▶ [What the task asks] Write each line out again exactly as written.

▶ [Given material]
____

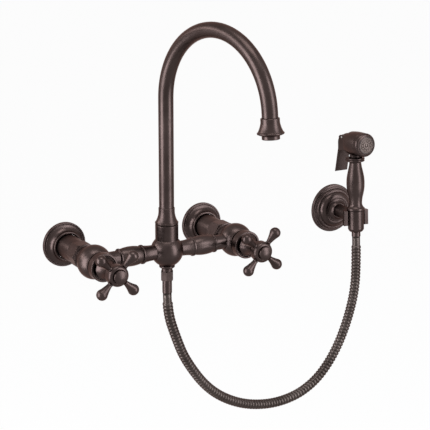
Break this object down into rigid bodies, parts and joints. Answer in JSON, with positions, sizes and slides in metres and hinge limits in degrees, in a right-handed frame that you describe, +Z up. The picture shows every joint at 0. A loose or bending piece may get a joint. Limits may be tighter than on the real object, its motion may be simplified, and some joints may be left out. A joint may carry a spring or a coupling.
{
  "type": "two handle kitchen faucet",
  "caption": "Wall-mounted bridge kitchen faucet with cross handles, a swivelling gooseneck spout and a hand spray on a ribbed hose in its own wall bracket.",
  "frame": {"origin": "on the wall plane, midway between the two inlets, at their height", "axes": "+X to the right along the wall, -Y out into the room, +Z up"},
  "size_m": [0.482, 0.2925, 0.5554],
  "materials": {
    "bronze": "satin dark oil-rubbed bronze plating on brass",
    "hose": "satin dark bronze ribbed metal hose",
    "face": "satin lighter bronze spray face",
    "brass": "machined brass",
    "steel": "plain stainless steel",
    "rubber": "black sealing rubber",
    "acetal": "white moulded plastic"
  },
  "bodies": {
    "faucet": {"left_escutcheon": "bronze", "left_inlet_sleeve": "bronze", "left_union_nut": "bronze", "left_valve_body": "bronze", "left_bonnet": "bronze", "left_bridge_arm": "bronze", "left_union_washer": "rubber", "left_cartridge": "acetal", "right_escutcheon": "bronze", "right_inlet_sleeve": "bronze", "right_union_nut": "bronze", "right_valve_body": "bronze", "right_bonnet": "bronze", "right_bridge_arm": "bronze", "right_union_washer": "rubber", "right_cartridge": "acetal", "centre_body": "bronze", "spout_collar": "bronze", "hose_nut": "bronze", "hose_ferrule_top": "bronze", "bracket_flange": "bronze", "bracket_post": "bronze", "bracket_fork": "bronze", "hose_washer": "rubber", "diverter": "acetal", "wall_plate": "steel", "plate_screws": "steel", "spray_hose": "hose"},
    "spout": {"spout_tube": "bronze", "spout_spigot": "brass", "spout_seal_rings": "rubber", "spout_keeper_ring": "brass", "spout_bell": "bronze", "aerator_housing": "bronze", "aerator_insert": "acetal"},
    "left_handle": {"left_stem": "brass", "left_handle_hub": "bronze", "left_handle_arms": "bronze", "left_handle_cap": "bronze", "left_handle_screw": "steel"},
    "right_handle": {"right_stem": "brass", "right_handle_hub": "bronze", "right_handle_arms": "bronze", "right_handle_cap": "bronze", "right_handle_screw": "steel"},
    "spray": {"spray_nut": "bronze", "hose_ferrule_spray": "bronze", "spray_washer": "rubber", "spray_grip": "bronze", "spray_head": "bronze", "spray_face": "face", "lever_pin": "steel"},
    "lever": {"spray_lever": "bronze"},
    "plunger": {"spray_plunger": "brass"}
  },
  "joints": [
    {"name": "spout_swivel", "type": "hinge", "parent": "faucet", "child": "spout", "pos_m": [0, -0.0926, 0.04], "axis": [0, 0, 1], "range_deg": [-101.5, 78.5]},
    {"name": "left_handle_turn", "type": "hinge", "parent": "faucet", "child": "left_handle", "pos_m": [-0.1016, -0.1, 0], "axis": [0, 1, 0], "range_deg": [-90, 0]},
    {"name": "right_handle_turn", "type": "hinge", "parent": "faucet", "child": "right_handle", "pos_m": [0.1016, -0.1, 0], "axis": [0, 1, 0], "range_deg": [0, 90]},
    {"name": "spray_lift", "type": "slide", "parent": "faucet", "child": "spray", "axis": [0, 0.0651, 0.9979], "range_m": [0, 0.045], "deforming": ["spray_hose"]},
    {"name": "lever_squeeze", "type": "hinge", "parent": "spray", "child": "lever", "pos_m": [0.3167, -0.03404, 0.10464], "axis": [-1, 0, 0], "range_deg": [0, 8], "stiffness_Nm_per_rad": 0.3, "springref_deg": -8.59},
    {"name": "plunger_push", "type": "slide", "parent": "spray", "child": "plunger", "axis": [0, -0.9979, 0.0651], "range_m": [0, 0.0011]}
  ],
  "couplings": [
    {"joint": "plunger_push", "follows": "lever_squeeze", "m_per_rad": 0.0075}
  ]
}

____

▶ [Response to the task]
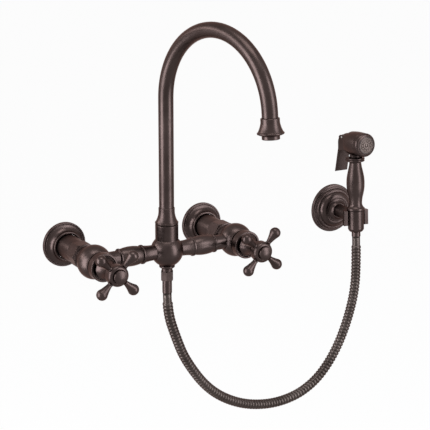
Break this object down into rigid bodies, parts and joints. Answer in JSON, with positions, sizes and slides in metres and hinge limits in degrees, in a right-handed frame that you describe, +Z up. The picture shows every joint at 0. A loose or bending piece may get a joint. Limits may be tighter than on the real object, its motion may be simplified, and some joints may be left out. A joint may carry a spring or a coupling.
{
  "type": "two handle kitchen faucet",
  "caption": "Wall-mounted bridge kitchen faucet with cross handles, a swivelling gooseneck spout and a hand spray on a ribbed hose in its own wall bracket.",
  "frame": {"origin": "on the wall plane, midway between the two inlets, at their height", "axes": "+X to the right along the wall, -Y out into the room, +Z up"},
  "size_m": [0.482, 0.2925, 0.5554],
  "materials": {
    "bronze": "satin dark oil-rubbed bronze plating on brass",
    "hose": "satin dark bronze ribbed metal hose",
    "face": "satin lighter bronze spray face",
    "brass": "machined brass",
    "steel": "plain stainless steel",
    "rubber": "black sealing rubber",
    "acetal": "white moulded plastic"
  },
  "bodies": {
    "faucet": {"left_escutcheon": "bronze", "left_inlet_sleeve": "bronze", "left_union_nut": "bronze", "left_valve_body": "bronze", "left_bonnet": "bronze", "left_bridge_arm": "bronze", "left_union_washer": "rubber", "left_cartridge": "acetal", "right_escutcheon": "bronze", "right_inlet_sleeve": "bronze", "right_union_nut": "bronze", "right_valve_body": "bronze", "right_bonnet": "bronze", "right_bridge_arm": "bronze", "right_union_washer": "rubber", "right_cartridge": "acetal", "centre_body": "bronze", "spout_collar": "bronze", "hose_nut": "bronze", "hose_ferrule_top": "bronze", "bracket_flange": "bronze", "bracket_post": "bronze", "bracket_fork": "bronze", "hose_washer": "rubber", "diverter": "acetal", "wall_plate": "steel", "plate_screws": "steel", "spray_hose": "hose"},
    "spout": {"spout_tube": "bronze", "spout_spigot": "brass", "spout_seal_rings": "rubber", "spout_keeper_ring": "brass", "spout_bell": "bronze", "aerator_housing": "bronze", "aerator_insert": "acetal"},
    "left_handle": {"left_stem": "brass", "left_handle_hub": "bronze", "left_handle_arms": "bronze", "left_handle_cap": "bronze", "left_handle_screw": "steel"},
    "right_handle": {"right_stem": "brass", "right_handle_hub": "bronze", "right_handle_arms": "bronze", "right_handle_cap": "bronze", "right_handle_screw": "steel"},
    "spray": {"spray_nut": "bronze", "hose_ferrule_spray": "bronze", "spray_washer": "rubber", "spray_grip": "bronze", "spray_head": "bronze", "spray_face": "face", "lever_pin": "steel"},
    "lever": {"spray_lever": "bronze"},
    "plunger": {"spray_plunger": "brass"}
  },
  "joints": [
    {"name": "spout_swivel", "type": "hinge", "parent": "faucet", "child": "spout", "pos_m": [0, -0.0926, 0.04], "axis": [0, 0, 1], "range_deg": [-101.5, 78.5]},
    {"name": "left_handle_turn", "type": "hinge", "parent": "faucet", "child": "left_handle", "pos_m": [-0.1016, -0.1, 0], "axis": [0, 1, 0], "range_deg": [-90, 0]},
    {"name": "right_handle_turn", "type": "hinge", "parent": "faucet", "child": "right_handle", "pos_m": [0.1016, -0.1, 0], "axis": [0, 1, 0], "range_deg": [0, 90]},
    {"name": "spray_lift", "type": "slide", "parent": "faucet", "child": "spray", "axis": [0, 0.0651, 0.9979], "range_m": [0, 0.045], "deforming": ["spray_hose"]},
    {"name": "lever_squeeze", "type": "hinge", "parent": "spray", "child": "lever", "pos_m": [0.3167, -0.03404, 0.10464], "axis": [-1, 0, 0], "range_deg": [0, 8], "stiffness_Nm_per_rad": 0.3, "springref_deg": -8.59},
    {"name": "plunger_push", "type": "slide", "parent": "spray", "child": "plunger", "axis": [0, -0.9979, 0.0651], "range_m": [0, 0.0011]}
  ],
  "couplings": [
    {"joint": "plunger_push", "follows": "lever_squeeze", "m_per_rad": 0.0075}
  ]
}